Turning A DS Into A Game Boy Advance

The venerable Game Boy is dead – and has been for a long time – after being replaced by the DS, DSi, DSi XL, and the 3DS. That doesn’t mean there’s nothing of value to the old Game Boy catalog; Pokemon Red/Blue is still as much fun as it was 15 years ago, and the game play of Advance Wars is still superb.

[Maarten] over at Bureau voor Gamers decided to put a modern twist on our old friend by taking a first-gen DS and converting it to a proper single screen Game Boy (Dutch, Google translation).

The donor machine was a broken first gen DS with a broken top screen. [Maarten] removed the top screen, did a tiny bit of Bondoing, moved the speaker, and gave his new toy a bright orange paint job.

Now [Maarten] has a modern version of the best portable system ever created, packed full of more powerful hardware and a much more capacious battery. Sure, it’s not a build that requires rewiring everything, but it’s still an awesome build for GBA aficionados.

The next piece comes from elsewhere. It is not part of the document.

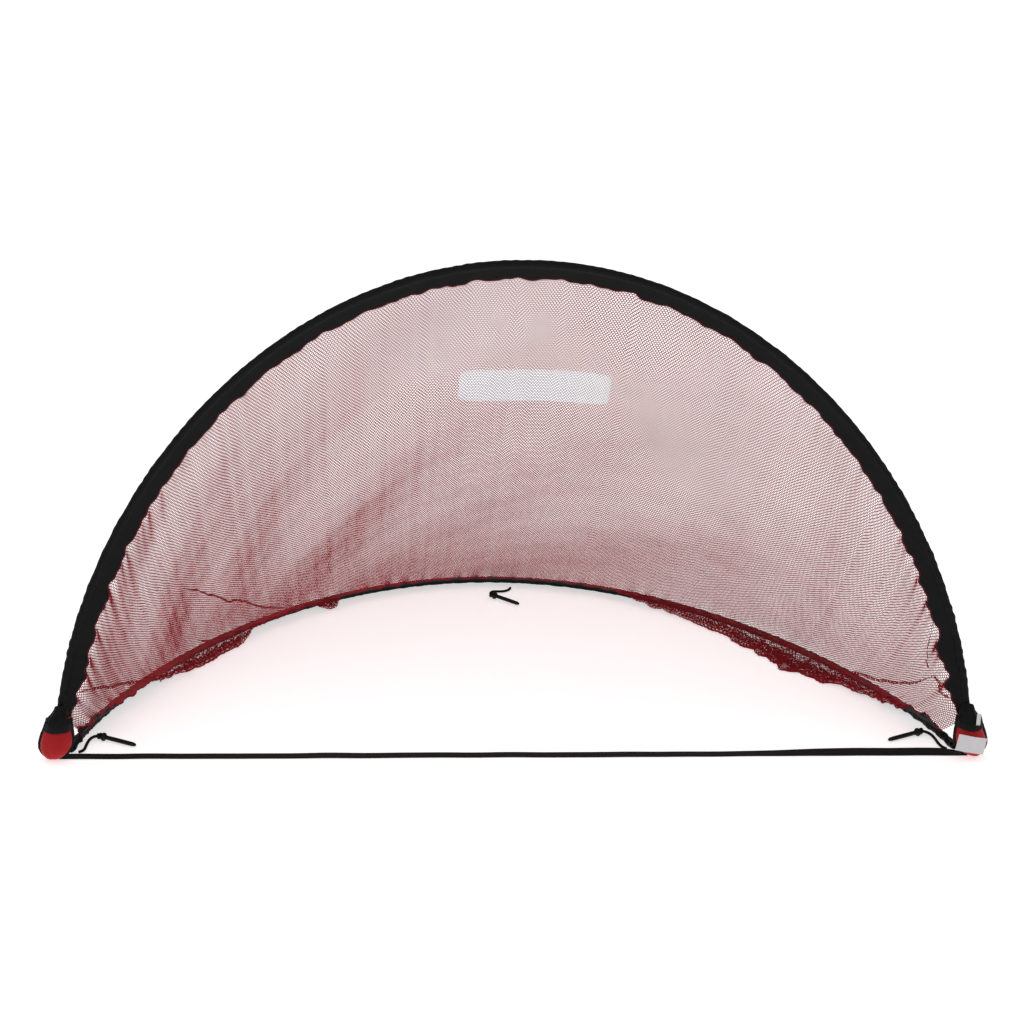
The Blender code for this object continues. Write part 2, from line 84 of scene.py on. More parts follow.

15 thoughts on “Turning A DS Into A Game Boy Advance

    1. Haha came here to say the same thing. I’m convinced the only reason the DS wasn’t fully backwards-compatible is because Nintendo was still selling GBA variants at the same time.

  1. I had a friend that broke the top screen of his DS so he ripped the top off to use it as a GBA. It didn’t work after that for anything… I never said he was a smart friend. Anyways, neat little hack, good way to sort of recycle hardware rather than throw it out. Personally I would prefer the gameboy micro given the choice.

  2. Remember that only game boy advance games run on the DS, nothing older.

    So, if you want to actually play Pokemon blue, you will need to hang on to some variety of game boy advance (or older unit).

    if the DS has been hacked to run unsigned code, then a flash card plus a game boy emulator will allow you to emulate GB/GBC games on a DS, which, reportedly, works quite well.

    1. It works pretty much flawlessly, yes. Lameboy is the best I’ve seen so far.

      Only Issue: That needs the top screen. The bottom is used for emu stuff, and the top has the game.

    2. You don’t need all that unsigned-code bollocks nowadays, that was back in the days of twisting GBA carts, in slot 2, into playing DS games.

      Nowadays you get a Supercard (recommended!) or an R4 or whatever. Stick an SD card in the Supercard, stick the Supercard in Slot 1, and Bob’s yer uncle. Simple as loading any normal cart.

      They’re working on the 3DS version. Currently they can get DS and DSi games playing on it, but no native.

  3. I wanna do this with my nds lite. Topscreen=dead, and gone, so it won’t power on. Should I run a wire from the ribbon cable connector’s + and- to a load of a couple of ohms for example?